The hair stood up on the back of my neck as I pressed my body against a cool brick wall. How did this go so wrong? A door slamming caused my heart to take off like a cheetah chasing a gazelle. I crouched down and frantically looked for a makeshift weapon. Finally, my hands came across a broken metal pipe. I picked it up and clutched it to my chest. 
With my fingers trembling, I took a step into the deserted alleyway. Trying to stay close to the wall, I sprinted as quietly as possible. A mixture of blood and tears dripped down my forehead as the pavement pounded under my feet. Every inch of my being wanted to scream, but I held it in. Just make it out of this alley! Then you can scream! 
A deep rumbling voice echoed off the walls and sent chills through my core, “You can run, but I’ll always find you, Abriana.” 
I couldn’t tell which direction it originated from and I didn’t stop to find out. Instead, I propelled my legs forward faster than I thought humanly possible. I chanted a one-word mantra the entire time. Survive. Survive. Survive!
A cool breeze whipped between the buildings and sent shivers down my damp neck. I could see a street in front of me. It was late, but a few people were still out and driving around. 
My chest ached and my lungs felt like they were about to burst into flames at any moment. I sucked in as much air as they would hold and pushed my body’s limits. 
You’re almost there! Just a few more feet! 
Suddenly, I felt fingernails dig into my shoulder and pull my body backward. The change in momentum caused me to fall flat on my back, knocking the air out of my lungs in the process. 
A metallic taste in my mouth and an ache in the back of my head were the last things I remembered before everything went black… 
***
I awoke to a strange noise followed by, “Tsk, tsk, tsk.”
I tried to open my eyes, but panicked when I saw nothing but darkness. Goosebumps instantly covered my arms. Why can’t I see? Where am I? I wiggled back and forth, bumping into a low ceiling and carpeted walls.
“You shouldn’t have run away from me,” came the nefarious voice belonging to the man in the dark alleyway. He gave a wicked laugh. “You know who I am and you know what I look like. The blindfold is so you don’t know where we’re going.” 
My lips began to tremble and my eyes filled with tears, but I forced them to stay at bay. Struggling, I tried to bring my hands to my face, but couldn’t. My wrists burned as a rope rubbed against my skin. 
He let out another laugh that left me chilled to the core. “I can’t risk you trying to run away again, now, can I?” 
Fear quaked through my body and a cold sinking feeling spread through my core. “Why are you doing this to me?” 
The corners of his lips turned up into a wicked smile. “Because I love you.”

About the Author:

Kelly Anne Blount was born in Madison, WI. After attending university, she moved to Grand Cayman, Cayman Islands to teach elementary school. While living there, she met the love of her life and was married in a beautiful ceremony on the Caribbean Sea.

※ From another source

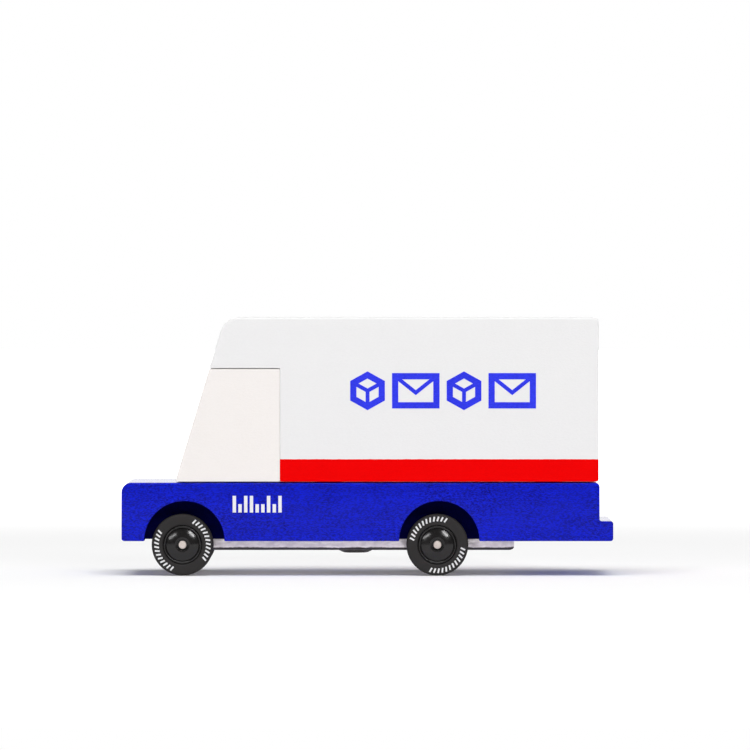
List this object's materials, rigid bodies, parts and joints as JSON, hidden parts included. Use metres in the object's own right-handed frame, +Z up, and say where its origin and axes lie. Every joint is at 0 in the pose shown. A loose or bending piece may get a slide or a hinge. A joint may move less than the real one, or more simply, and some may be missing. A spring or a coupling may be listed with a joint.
{
  "type": "toy mail delivery truck",
  "caption": "Pocket toy mail van: painted wooden lower body, cargo box and cab window block on a cast plate, with rubber-tyred wheels on free-turning steel axles.",
  "frame": {"origin": "on the floor, under the middle of the overall length and width", "axes": "the van drives towards -X, so +X runs from the bonnet to the rear step; its left side is at -Y and its right side at +Y; +Z is up"},
  "size_m": [0.09, 0.036, 0.0472],
  "materials": {
    "blue_painted_wood": "blue paint under a satin clear coat, with the grain's faint ripple showing through",
    "white_painted_wood": "white paint under a satin clear coat, with a red painted band along the foot of the sides",
    "cream_painted_wood": "cream paint under a satin clear coat",
    "bare_beech": "unpainted turned beech, hidden in its holes",
    "cast_plate_metal": "tumbled light grey casting, slightly rough",
    "dark_screw_steel": "blackened steel",
    "bright_axle_steel": "bright drawn steel with cut ends",
    "black_rim_plastic": "glossy moulded black plastic",
    "black_tyre_rubber": null
  },
  "bodies": {
    "body": {"lower_body": "blue_painted_wood", "cargo_box": "white_painted_wood", "cab_window_block": "cream_painted_wood", "front_dowel": "bare_beech", "rear_dowel": "bare_beech", "cab_dowel": "bare_beech", "base_plate": "cast_plate_metal", "plate_front_screw": "dark_screw_steel", "plate_middle_screw": "dark_screw_steel", "plate_rear_screw": "dark_screw_steel"},
    "front_wheelset": {"front_axle": "bright_axle_steel", "front_left_rim": "black_rim_plastic", "front_left_tyre": "black_tyre_rubber", "front_right_rim": "black_rim_plastic", "front_right_tyre": "black_tyre_rubber"},
    "rear_wheelset": {"rear_axle": "bright_axle_steel", "rear_left_rim": "black_rim_plastic", "rear_left_tyre": "black_tyre_rubber", "rear_right_rim": "black_rim_plastic", "rear_right_tyre": "black_tyre_rubber"}
  },
  "joints": [
    {"name": "front_axle_spin", "type": "hinge", "parent": "body", "child": "front_wheelset", "pos_m": [-0.03385, 0, 0.00567], "axis": [0, 1, 0], "continuous": true},
    {"name": "rear_axle_spin", "type": "hinge", "parent": "body", "child": "rear_wheelset", "pos_m": [0.0128, 0, 0.00567], "axis": [0, 1, 0], "continuous": true}
  ]
}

After returning stateside, Kelly started to pursue another passion, writing. She recently wrote her first young fantasy adult novel in between teaching preschoolers with special needs and taking care of her husband and their five furry rescues.

Kelly also enjoys reading in her free time. Her favorite genres are YA fantasy, MG, paranormal romance, and the occasional thriller.